Changed dynamics after US exit from Afghanistan
LONDON – As US troops quietly quit their last key bases in Afghanistan last weekend, Russian-backed Syrian forces were stepping up their bombardment and siege of Idlib and preparing for a possible closure of the last humanitarian crossing from Syria to Turkey.
It was a reminder of just how much the Middle East and South Asia have changed since NATO forces began their attempts to stabilise Afghanistan 20 years ago. As late as the Libya intervention in 2011, and against Islamic State as recently as 2019, the United States was still the key intervening power in conflicts, at least when it wished to be.
On rare occasions, that might remain the case, even with the number of troops reduced to a few hundred in Iraq and Syria, plus now a similar-sized detachment guarding the US embassy in Kabul, US air and naval forces remain significantly more powerful than any other player. On the ground where it counts, however, other players are now dominant, facing off for influence in a way that has already redefined the wars in Libya and Syria.
Indeed, whether America itself really knows what role it wants to play remains unclear.
Institutionally, the US military and many agencies of the US government have been embroiled in the Mideast and Afghanistan for so long they may inevitably wish to remain engaged. The domestic and other drivers to pull back, however, are becoming ever stronger.
Going forward in Afghanistan, the ongoing presence of US and British troops guarding their respective embassies is largely dependent on a Turkish deal to retain control of Kabul airport, now likely to become the only other significant international presence in the country.
As in multiple other conflicts, Turkey is looking to position itself as a key international player, “ but Russia, China and other states also see opportunities to increase influence and mitigate risks.
— Chinese- Russia factor —
For China, that means deepening discussions with long-term partner Pakistan and the authorities in Kabul, reportedly including a potential motorway from the Afghan capital to Peshawar in Pakistan’s North West Frontier province. That could revolutionise the region and significantly antagonise India, “ but would require a very different security situation.
Russia’s closest central Asian ally, Tajikistan, on Wednesday requested Moscow’s support to secure its mountainous border with Afghanistan. Moscow has its own history in Afghanistan, but as in the Middle East, it is unlikely to pass up an opportunity to supplant the United States and has stepped up diplomatic and military outreach across Central Asia.
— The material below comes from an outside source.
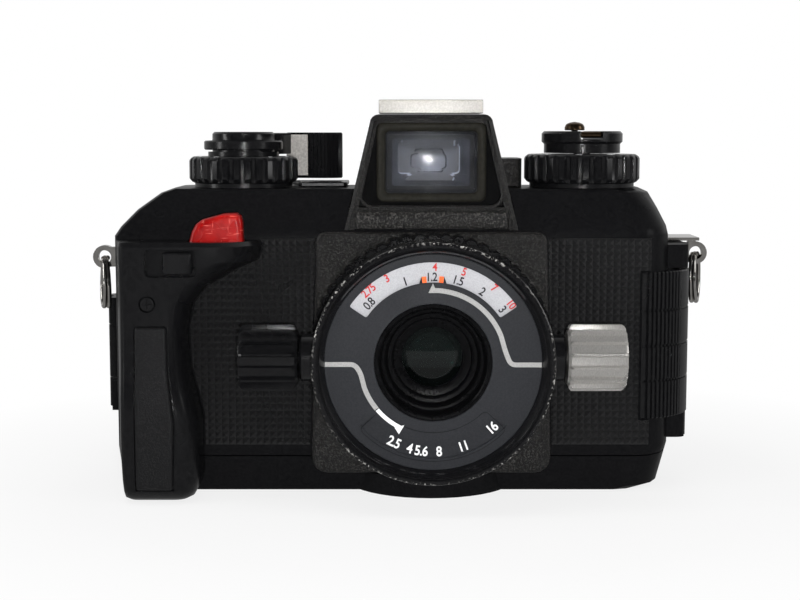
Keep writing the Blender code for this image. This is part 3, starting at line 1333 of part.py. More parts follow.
def pressure_plate():
    x0, x1, z0, z1 = pressure_plate_box()
    front = pressure_plate_front()
    back = front + PRESSURE_PLATE_THICKNESS
    plate = finish("pressure_plate", prism(rounded_even(x0, x1, z0, z1, 0.0015), front, back, "Y"),
                   gloss_black(), ((x0 + x1) / 2, front, LENS_HEIGHT))
    for point in pressure_pins():
        cut(plate, rod(point, PRESSURE_PIN_RADIUS + RUNNING_GAP, front - PAST, back + PAST, "Y", 12))
    return plate


def hinge_pin():
    profile = [(0.0, HINGE_BOTTOM - 0.0004), (HINGE_PIN_RADIUS, HINGE_BOTTOM - 0.0004),
               (HINGE_PIN_RADIUS, HINGE_TOP + 0.0004), (0.0, HINGE_TOP + 0.0004)]
    return finish("hinge_pin", turned(profile, (HINGE_X, HINGE_Y), steps=16), plain_steel())


def latch_pin():
    low, high = LATCH_PIN_BOTTOM, LATCH_PIN_TOP
    profile = [(0.0, low), (LATCH_PIN_RADIUS, low), (LATCH_PIN_RADIUS, high), (0.0, high)]
    return finish("latch_pin", turned(profile, (LATCH_PIVOT_X, LATCH_PIVOT_Y), steps=16), plain_steel())


def latch_turns():
    return [-LATCH_REACH * (1 - i / 10) for i in range(11)]


def latch_arc():
    """Outer curve of the lever, from its front edge round to the side."""
    centre_x, centre_y = LATCH_ARC_CENTRE
    reach_x, reach_y = LATCH_OUTER - centre_x, centre_y - LATCH_FRONT
    return [(centre_x + reach_x * cos(t), centre_y + reach_y * sin(t)) for t in latch_turns()]


def latch_ends():
    """Bottom and top of the lever, between the two blocks of the casting."""
    return LOWER_BLOCK[5] + RUNNING_GAP, UPPER_BLOCK[4] - RUNNING_GAP


def latch_lever():
    """Curved lever that wraps round the end of the body, on an upright pin."""
    barrel = []
    for step in range(9):
        angle = step / 8 * pi
        barrel.append((LATCH_PIVOT_X + LATCH_BARREL_RADIUS * cos(angle),
                       LATCH_PIVOT_Y + LATCH_BARREL_RADIUS * sin(angle)))
    corner_x, corner_y = BODY_CORNERS[1]
    inner_x = BODY_RIGHT - corner_x
    inner_y = BODY_FRONT + corner_y
    clear = RUNNING_GAP
    inner = [(inner_x + (corner_x + clear) * cos(t), inner_y + (corner_y + clear) * sin(t))
             for t in reversed(latch_turns())]
    low, high = latch_ends()
    lever = finish("latch_lever", prism(latch_arc() + barrel + inner, low, high), gloss_black(),
                   (LATCH_PIVOT_X, LATCH_PIVOT_Y, low))
    hole = LATCH_PIN_RADIUS + GAP
    cut(lever, rod((LATCH_PIVOT_X, LATCH_PIVOT_Y), hole, low - PAST, high + PAST, steps=16))
    return lever


# Strap lugs and rings

def strap_lug(name, x, y, z, base_x):
    """Eyelet on a short neck; its hole faces the viewer."""
    low = y - LUG_THICKNESS / 2
    high = y + LUG_THICKNESS / 2
    eyelet = finish(name, rod((x, z), LUG_RADIUS, low, high, "Y", 24), chrome())
    x0, x1 = min(x, base_x), max(x, base_x)
    neck = LUG_RADIUS * 0.85
    add(eyelet, box(x0, x1, low, high, z - neck, z + neck))
    if x > 0:
        plate = UPPER_BLOCK[5] + GAP
        add(eyelet, box(x - 0.0020, x, low, high, z, plate + LUG_PLATE / 2))
        add(eyelet, box(BODY_RIGHT, x - 0.0006, *LUG_PLATE_DEPTH, plate, plate + LUG_PLATE))
    cut(eyelet, rod((x, z), LUG_HOLE_RADIUS, low - PAST, high + PAST, "Y", 20))
    return eyelet


def strap_ring(name, x, y, z):
    """Loop of wire through the eyelet, narrow at the top and hanging down."""
    half = STRAP_RING_HALF_WIDTH
    edge = (LUG_THICKNESS / 2 + STRAP_RING_WIRE) / half
    dip = STRAP_RING_DROP / 2 * (1 - sqrt(1 - edge * edge))
    top = z - LUG_HOLE_RADIUS + STRAP_RING_WIRE + GAP + dip
    middle = top - STRAP_RING_DROP / 2
    turn = STRAP_RING_TURN if x < 0 else -STRAP_RING_TURN
    across = Vector((-sin(turn), cos(turn), 0.0))
    points = []
    for step in range(20):
        angle = 2 * pi * step / 20
        level = Vector((x, y, middle + STRAP_RING_DROP / 2 * sin(angle)))
        points.append(level + across * half * cos(angle))
    normal = (cos(turn), sin(turn), 0.0)
    shape = loop_tube(points, normal, STRAP_RING_WIRE, 6)
    return finish(name, shape, chrome(), (x, y, top))


# Film gate and shutter

def film_gate():
    front = FILM_POCKET_FLOOR + GAP
    back = front + GATE_THICKNESS
    x0, x1 = -SHUTTER_HALF_WIDTH, CARTRIDGE_X - CARTRIDGE_RADIUS - 0.0006
    z0, z1 = LENS_HEIGHT - GATE_HALF_HEIGHT, LENS_HEIGHT + GATE_HALF_HEIGHT
    gate = finish("film_gate", box(x0, x1, front, back, z0, z1), plain_steel())
    for low, high in ((z0 + 0.0003, z0 + 0.0015), (z1 - 0.0015, z1 - 0.0003),
                      (LENS_HEIGHT - GATE_HEIGHT / 2 - 0.0018, LENS_HEIGHT - GATE_HEIGHT / 2 - 0.0006),
                      (LENS_HEIGHT + GATE_HEIGHT / 2 + 0.0006, LENS_HEIGHT + GATE_HEIGHT / 2 + 0.0018)):
        add(gate, box(x0 + 0.0002, x1 - 0.0002, back - 0.0003, back + RAIL_HEIGHT, low, high))
    cut(gate, box(-GATE_WIDTH / 2, GATE_WIDTH / 2, front - PAST, back + 0.002,
                  LENS_HEIGHT - GATE_HEIGHT / 2, LENS_HEIGHT + GATE_HEIGHT / 2))
    return gate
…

According to local media reports, some of Afghanistan’s most significant roads now pass through Taliban control and 15 of Afghanistan’s 34 regional capitals are now largely encircled by the militants, including the key northern city of Mazar-i-Sharif. US intelligence estimates cited by US media predict the Afghan government itself could fall in six months to a year, although with Afghan troops already said to be melting away in some areas, any unraveling could come faster.
In Libya, Syria, Iraq and Yemen, Washington remains involved to various degrees but other nations are now often more influential. That has particularly benefited Russia, which now has a significant presence in Syria and Libya supporting its much more assertive naval forces in the eastern Mediterranean. Regional dynamics are more complex still, benefiting smaller powers.
— Unreported wars —
In Libya, where Washington and its NATO allies marshalled an ad hoc coalition to oust Muammar Gadhafi in 2011, the war is now a complex fight between elements backed by foreign powers including Russia, Turkey, the United Arab Emirates, Egypt, France and others, in part driven by a desire for oil and gas reserves.
In Syria, where the United States retains a modest military presence in some oil-rich Kurdish areas, the primary drivers of the conflict now include a much broader confrontation between the Russian-backed regime of Bashar al-Assad and Turkey, which controls some areas along the border with its own troops and Turkish-backed militias.
As well as shaping the war on the ground with troops and air power since its intervention began in 2015, Russia has also used its veto at the United Nations to control diplomatic actions on Syria, including the latest potential border closure.
In contrast to 2011, developments in these conflicts are now barely covered by international media. Activities of US forces are also much less sovered, with little clarity, for example, over reported explosions at a US base in Syria this week.
Indeed, many of the key developments in US-Mideast relations, such as the visit to Washington this week of Saudi Deputy Defence Minister Prince Khalid bin Salman, go largely unreported or at least officially unannounced. The same goes for an uptick in US strikes against Iranian-backed forces in Iraq earlier this month, one country where the United States remains more involved than expected after withdrawal of combat troops but has also seen its power fade.
What happens next in Afghanistan may similarly go largely ignored. Most coverage so far has focused on what the United States and Britain might do next, not what is happening on the ground. Whether Turkey can control the international airport may come down to whether it is able to strike a deal with a dramatically resurgent Taliban, but the details of that and whether or not it truly happens may also barely be reported.
That does not mean multiple countries will not be paying attention. The West might wish Afghanistan had ceased to exist once its troops are no longer there, but in many ways the 21st-century “Great Game” for influence there is only just beginning.